• [TASK BRIEF]: Up to and including the line with "socket of a", reproduce the listing below exactly, beginning at its first line.

• [MATERIAL PROVIDED]:
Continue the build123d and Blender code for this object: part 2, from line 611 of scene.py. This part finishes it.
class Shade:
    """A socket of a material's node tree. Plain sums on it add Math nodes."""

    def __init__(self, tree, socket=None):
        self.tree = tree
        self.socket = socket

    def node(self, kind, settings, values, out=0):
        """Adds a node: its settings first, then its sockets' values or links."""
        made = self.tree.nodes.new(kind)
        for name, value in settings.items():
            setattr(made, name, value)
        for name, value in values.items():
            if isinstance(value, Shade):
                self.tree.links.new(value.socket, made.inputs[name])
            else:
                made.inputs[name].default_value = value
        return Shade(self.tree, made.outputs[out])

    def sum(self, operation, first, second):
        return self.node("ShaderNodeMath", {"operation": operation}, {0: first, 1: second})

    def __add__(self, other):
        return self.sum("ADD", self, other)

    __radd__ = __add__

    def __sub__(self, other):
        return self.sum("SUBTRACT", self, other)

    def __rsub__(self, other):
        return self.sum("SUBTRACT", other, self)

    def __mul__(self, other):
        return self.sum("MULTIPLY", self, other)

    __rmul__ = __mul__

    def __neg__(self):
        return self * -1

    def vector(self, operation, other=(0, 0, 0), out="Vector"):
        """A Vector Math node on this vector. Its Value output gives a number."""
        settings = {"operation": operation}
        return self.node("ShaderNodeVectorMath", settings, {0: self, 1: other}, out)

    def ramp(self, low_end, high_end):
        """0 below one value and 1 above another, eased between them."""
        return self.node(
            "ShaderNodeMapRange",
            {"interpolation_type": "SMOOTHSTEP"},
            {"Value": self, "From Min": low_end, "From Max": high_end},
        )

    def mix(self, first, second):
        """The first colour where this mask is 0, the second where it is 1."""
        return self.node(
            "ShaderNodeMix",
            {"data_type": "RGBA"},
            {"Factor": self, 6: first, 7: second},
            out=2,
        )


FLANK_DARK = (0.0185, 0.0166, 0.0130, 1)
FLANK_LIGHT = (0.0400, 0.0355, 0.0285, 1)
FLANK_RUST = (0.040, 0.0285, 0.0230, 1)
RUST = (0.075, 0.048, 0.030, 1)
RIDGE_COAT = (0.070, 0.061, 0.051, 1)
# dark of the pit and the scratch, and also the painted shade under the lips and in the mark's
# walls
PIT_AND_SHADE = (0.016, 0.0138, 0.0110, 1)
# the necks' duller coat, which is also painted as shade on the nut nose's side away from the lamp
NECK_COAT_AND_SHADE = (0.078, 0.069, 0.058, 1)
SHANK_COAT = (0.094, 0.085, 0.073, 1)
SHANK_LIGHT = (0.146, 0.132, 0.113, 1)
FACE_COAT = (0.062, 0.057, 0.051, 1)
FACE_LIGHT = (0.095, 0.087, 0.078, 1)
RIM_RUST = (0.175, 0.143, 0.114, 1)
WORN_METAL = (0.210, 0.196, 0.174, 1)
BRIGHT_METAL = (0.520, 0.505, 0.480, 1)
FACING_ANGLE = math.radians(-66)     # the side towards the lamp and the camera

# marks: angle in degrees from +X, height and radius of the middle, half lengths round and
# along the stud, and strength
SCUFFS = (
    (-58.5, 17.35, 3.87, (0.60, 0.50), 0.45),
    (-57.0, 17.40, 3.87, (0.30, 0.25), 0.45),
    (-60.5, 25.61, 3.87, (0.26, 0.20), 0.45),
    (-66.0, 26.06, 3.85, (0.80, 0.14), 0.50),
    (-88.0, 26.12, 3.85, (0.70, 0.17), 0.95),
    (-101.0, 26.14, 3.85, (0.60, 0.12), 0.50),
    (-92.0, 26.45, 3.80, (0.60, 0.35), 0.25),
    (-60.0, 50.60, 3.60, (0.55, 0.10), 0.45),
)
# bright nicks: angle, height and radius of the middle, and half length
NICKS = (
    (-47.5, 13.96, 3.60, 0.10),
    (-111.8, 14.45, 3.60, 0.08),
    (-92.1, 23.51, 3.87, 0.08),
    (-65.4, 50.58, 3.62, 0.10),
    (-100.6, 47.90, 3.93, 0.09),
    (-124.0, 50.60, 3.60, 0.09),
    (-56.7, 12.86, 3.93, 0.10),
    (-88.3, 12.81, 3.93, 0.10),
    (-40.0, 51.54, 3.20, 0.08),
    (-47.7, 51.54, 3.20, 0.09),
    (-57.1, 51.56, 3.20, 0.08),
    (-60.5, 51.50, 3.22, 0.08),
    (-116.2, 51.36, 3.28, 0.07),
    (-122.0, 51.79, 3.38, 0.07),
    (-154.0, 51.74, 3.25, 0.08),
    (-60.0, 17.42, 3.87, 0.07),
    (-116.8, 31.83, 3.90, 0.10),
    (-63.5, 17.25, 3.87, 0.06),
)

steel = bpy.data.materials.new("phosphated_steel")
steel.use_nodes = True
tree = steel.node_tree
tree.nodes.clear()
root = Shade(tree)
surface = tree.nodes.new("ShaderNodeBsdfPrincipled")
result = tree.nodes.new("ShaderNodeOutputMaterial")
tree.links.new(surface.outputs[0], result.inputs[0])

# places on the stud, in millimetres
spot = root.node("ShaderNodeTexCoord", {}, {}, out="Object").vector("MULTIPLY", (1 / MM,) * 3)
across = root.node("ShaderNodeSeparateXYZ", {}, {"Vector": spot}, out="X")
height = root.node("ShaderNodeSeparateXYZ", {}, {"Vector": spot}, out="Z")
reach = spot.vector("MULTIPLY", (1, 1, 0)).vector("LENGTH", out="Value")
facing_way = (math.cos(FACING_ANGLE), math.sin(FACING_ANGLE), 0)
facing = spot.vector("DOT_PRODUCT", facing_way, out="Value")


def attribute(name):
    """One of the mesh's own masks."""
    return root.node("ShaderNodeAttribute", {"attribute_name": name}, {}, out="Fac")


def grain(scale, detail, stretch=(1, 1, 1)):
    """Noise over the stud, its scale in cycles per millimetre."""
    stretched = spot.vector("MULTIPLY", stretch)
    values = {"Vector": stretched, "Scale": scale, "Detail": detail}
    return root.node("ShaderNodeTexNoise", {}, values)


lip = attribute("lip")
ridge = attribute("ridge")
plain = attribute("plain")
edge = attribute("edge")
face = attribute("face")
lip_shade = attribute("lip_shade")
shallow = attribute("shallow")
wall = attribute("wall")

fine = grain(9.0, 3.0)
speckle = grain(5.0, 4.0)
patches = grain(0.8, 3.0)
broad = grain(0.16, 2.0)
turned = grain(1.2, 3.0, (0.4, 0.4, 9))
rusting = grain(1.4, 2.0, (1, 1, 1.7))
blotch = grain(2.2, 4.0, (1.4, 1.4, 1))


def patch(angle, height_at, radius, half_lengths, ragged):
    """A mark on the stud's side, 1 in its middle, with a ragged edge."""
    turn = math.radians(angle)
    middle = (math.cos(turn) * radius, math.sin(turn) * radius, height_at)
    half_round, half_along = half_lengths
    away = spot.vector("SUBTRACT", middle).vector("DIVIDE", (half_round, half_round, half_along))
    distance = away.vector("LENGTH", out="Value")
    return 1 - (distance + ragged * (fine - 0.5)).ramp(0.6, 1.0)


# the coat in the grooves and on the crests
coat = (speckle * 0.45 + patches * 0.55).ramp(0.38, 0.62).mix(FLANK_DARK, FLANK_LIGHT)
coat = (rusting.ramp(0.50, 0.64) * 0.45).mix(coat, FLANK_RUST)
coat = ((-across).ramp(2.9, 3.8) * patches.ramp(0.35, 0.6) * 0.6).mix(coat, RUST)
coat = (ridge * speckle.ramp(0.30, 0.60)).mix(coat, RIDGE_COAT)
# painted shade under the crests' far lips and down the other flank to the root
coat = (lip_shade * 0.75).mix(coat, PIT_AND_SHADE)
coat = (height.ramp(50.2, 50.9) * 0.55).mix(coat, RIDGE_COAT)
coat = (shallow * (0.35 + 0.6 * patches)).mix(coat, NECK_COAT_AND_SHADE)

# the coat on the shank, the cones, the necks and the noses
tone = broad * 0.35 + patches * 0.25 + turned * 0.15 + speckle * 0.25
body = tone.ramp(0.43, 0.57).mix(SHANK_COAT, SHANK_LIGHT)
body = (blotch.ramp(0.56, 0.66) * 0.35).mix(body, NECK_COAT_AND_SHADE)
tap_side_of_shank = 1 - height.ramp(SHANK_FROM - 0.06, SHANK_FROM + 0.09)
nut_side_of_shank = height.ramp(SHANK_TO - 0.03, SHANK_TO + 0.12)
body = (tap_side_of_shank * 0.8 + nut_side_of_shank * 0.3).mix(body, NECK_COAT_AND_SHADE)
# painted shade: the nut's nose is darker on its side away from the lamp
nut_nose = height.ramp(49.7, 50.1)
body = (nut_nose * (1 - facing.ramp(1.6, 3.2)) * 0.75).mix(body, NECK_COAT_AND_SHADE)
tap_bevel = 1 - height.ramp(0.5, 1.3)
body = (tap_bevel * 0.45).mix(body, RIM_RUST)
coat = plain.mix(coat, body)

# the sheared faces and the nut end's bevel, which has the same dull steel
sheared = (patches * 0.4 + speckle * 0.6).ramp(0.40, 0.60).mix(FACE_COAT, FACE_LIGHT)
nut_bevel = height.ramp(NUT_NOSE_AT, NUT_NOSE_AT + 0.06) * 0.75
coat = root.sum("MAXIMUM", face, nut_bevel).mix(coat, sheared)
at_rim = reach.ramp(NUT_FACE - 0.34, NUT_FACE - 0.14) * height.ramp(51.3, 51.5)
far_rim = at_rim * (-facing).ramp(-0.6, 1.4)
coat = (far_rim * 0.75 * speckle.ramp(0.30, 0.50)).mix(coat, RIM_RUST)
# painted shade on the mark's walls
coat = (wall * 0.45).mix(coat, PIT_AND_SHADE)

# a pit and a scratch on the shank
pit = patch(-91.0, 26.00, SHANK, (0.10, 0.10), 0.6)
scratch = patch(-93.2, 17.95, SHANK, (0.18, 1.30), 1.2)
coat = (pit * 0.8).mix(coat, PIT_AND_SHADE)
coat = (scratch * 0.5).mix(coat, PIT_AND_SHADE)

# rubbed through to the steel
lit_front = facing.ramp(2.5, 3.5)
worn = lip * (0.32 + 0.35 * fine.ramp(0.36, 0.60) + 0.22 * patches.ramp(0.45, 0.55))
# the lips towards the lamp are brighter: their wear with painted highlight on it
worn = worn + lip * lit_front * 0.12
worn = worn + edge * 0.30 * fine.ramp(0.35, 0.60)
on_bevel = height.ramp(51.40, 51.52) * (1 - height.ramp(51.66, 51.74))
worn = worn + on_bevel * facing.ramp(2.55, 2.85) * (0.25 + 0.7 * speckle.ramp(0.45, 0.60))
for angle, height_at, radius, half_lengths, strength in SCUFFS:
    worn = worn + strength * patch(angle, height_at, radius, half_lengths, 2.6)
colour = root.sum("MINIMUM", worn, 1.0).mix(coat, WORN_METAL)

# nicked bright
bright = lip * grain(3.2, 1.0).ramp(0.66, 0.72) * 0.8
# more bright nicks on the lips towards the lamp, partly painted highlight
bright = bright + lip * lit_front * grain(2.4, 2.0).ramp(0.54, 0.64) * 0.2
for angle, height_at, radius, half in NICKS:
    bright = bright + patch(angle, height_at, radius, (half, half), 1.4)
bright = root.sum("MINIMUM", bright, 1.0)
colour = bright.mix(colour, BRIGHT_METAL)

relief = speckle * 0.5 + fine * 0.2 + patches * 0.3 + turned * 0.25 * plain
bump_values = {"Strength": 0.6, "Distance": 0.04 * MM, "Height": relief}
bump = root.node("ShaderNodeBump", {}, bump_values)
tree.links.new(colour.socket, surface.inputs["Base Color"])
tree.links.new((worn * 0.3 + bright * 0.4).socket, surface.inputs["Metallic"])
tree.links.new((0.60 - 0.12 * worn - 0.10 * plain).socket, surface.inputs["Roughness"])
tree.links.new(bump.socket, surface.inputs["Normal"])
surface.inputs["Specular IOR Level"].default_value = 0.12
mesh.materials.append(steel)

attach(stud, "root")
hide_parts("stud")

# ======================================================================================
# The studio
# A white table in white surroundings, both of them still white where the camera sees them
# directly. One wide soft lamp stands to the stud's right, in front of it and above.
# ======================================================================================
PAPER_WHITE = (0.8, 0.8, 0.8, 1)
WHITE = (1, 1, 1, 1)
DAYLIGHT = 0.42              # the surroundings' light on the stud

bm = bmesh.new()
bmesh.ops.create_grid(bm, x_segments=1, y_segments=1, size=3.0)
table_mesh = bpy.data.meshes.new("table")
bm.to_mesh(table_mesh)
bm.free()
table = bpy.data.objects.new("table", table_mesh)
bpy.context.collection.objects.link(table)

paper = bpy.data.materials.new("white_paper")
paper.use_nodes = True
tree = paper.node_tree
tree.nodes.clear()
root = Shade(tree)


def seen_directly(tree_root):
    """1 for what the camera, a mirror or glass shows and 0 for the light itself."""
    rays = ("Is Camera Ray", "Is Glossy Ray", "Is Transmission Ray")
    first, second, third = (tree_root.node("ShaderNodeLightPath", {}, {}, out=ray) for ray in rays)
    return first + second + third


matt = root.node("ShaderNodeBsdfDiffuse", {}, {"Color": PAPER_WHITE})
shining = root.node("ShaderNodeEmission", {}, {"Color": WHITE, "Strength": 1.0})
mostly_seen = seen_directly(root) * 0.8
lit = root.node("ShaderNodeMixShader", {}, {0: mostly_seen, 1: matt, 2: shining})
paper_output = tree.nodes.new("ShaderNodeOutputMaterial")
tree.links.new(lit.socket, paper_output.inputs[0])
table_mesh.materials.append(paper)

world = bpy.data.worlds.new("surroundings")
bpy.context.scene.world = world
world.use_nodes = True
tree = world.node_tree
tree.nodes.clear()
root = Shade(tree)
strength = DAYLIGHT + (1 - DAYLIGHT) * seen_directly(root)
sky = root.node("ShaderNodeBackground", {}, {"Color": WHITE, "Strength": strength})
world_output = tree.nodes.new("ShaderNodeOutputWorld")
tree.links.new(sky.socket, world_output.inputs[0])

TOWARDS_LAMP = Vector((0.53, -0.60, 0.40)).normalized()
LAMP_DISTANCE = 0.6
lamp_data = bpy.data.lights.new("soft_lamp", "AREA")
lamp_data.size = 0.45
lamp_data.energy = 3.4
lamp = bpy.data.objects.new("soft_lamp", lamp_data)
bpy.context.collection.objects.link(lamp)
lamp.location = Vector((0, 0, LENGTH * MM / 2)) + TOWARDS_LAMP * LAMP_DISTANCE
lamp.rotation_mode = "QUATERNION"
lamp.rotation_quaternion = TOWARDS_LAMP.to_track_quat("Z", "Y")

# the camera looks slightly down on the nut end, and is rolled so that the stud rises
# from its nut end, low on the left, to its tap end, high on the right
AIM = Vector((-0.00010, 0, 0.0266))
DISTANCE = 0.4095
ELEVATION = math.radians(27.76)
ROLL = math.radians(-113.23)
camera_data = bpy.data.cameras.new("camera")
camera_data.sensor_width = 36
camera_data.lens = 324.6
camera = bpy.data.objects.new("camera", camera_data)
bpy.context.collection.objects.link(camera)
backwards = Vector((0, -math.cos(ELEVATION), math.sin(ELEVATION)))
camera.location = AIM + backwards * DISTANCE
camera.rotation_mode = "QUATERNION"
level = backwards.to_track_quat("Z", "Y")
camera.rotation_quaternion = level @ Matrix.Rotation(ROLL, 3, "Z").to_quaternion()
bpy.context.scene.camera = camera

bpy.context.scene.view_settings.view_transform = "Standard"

• [RIGHT ANSWER]:
Continue the build123d and Blender code for this object: part 2, from line 611 of scene.py. This part finishes it.
class Shade:
    """A socket of a material's node tree. Plain sums on it add Math nodes."""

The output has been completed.